• [GOAL]
Restate word for word the lines of the records below, starting at the line that contains "Write part 3" and ending at the line that contains "bpy.ops.object.modifier_apply(modifier=modifier.name)", with both of those lines included and nothing else.
--- begin EXERCISE INPUT ---
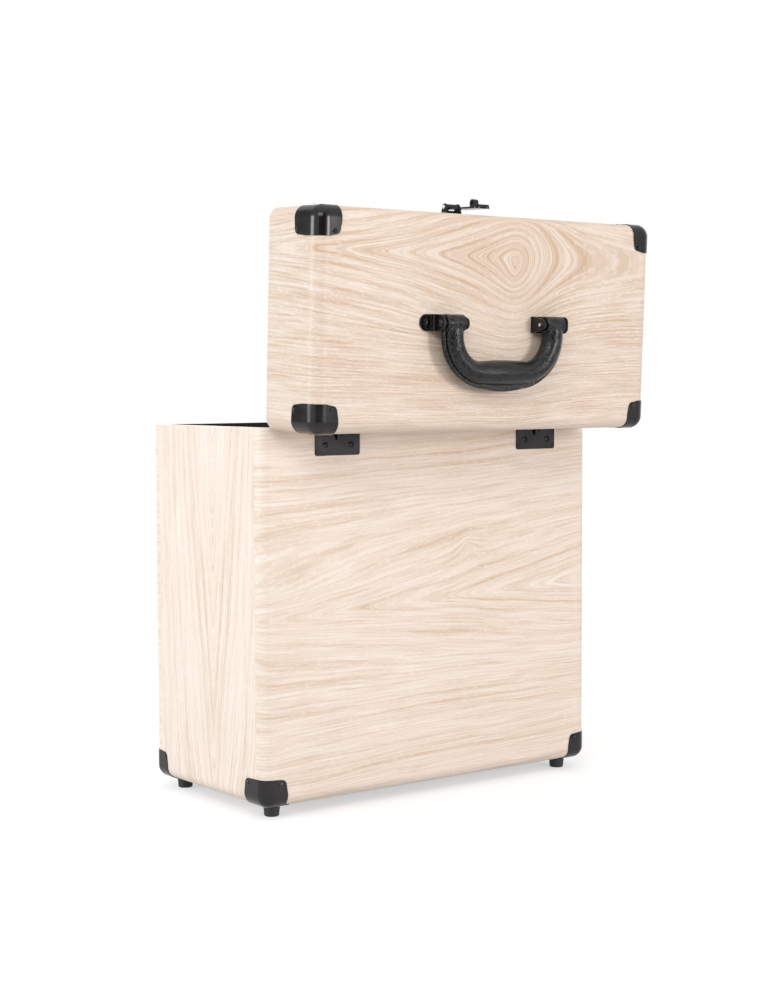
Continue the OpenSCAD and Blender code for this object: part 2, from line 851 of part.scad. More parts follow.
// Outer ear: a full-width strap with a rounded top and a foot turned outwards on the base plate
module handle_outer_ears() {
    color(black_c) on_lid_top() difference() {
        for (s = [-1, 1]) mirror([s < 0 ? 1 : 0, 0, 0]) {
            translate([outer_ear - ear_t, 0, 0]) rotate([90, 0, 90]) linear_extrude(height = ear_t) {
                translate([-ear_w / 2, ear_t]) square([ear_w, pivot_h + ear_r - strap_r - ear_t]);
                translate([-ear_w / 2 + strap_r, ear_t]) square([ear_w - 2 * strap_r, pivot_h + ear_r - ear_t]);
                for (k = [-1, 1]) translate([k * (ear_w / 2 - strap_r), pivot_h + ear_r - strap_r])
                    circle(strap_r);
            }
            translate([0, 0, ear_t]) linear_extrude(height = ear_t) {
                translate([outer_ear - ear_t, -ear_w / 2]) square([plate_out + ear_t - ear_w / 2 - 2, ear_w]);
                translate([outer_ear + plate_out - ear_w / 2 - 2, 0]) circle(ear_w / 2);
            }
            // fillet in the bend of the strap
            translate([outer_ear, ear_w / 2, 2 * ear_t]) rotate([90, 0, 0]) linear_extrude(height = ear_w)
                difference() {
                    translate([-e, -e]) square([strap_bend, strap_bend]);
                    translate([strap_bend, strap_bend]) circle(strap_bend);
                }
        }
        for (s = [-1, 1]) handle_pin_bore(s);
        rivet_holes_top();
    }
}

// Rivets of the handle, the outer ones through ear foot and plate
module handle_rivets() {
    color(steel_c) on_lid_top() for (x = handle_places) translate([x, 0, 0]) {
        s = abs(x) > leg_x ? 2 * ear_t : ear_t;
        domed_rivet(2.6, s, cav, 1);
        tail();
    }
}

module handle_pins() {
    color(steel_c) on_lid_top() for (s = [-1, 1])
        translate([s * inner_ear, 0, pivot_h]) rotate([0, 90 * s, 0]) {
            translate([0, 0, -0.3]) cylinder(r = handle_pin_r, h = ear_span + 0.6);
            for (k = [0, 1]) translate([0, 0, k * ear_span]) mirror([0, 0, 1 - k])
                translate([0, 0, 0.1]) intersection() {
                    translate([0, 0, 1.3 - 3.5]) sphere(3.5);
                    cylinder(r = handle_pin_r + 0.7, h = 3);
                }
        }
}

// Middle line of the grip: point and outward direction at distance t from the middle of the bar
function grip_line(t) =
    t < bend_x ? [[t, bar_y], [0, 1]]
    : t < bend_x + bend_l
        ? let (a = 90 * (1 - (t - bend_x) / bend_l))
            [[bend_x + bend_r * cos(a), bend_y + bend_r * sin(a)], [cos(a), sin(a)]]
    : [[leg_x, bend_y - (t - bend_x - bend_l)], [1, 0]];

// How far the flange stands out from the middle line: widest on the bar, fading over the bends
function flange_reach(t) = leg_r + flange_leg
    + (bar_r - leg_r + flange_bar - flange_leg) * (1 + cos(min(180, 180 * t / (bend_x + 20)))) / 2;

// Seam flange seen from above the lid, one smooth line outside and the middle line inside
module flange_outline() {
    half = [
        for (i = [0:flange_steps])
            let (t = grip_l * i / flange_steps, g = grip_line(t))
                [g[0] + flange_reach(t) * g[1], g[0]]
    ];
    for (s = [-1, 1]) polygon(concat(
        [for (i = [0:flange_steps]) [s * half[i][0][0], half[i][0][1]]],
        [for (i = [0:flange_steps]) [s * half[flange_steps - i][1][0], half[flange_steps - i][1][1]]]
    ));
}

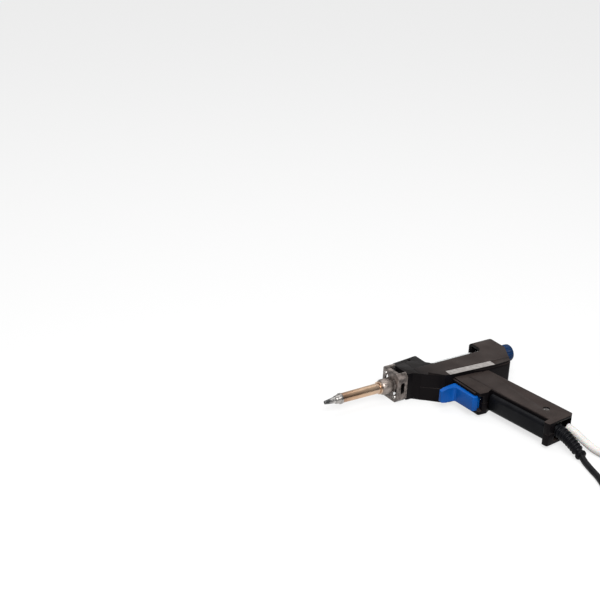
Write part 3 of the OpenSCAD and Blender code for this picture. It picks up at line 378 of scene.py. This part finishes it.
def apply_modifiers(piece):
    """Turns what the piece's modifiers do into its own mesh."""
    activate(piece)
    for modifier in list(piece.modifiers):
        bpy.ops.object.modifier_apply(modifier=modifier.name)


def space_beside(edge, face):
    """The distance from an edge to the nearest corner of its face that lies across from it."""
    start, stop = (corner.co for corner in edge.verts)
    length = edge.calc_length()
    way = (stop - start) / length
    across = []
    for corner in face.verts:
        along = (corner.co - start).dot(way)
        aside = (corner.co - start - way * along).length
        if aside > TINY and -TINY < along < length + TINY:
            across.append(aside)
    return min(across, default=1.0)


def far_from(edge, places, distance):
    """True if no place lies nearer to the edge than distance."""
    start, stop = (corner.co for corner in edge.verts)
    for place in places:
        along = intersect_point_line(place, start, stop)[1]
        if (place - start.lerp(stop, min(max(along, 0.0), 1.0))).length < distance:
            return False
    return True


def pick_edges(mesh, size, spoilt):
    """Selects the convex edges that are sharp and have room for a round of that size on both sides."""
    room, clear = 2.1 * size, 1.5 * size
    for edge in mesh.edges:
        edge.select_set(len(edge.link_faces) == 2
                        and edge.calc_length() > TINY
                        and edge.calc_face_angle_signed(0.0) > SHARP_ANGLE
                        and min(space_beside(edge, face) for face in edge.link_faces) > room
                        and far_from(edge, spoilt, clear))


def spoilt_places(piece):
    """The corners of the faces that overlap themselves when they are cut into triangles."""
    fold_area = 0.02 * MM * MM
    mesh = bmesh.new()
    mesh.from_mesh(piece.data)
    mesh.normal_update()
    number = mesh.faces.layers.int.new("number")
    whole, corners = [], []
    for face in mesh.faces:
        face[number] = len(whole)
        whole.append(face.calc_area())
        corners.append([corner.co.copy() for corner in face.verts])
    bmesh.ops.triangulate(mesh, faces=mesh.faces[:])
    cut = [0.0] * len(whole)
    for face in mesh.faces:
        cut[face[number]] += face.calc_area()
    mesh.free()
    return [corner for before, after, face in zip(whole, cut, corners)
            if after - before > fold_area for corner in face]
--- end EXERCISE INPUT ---
• [CORRECT RESULT]
Write part 3 of the OpenSCAD and Blender code for this picture. It picks up at line 378 of scene.py. This part finishes it.
def apply_modifiers(piece):
    """Turns what the piece's modifiers do into its own mesh."""
    activate(piece)
    for modifier in list(piece.modifiers):
        bpy.ops.object.modifier_apply(modifier=modifier.name)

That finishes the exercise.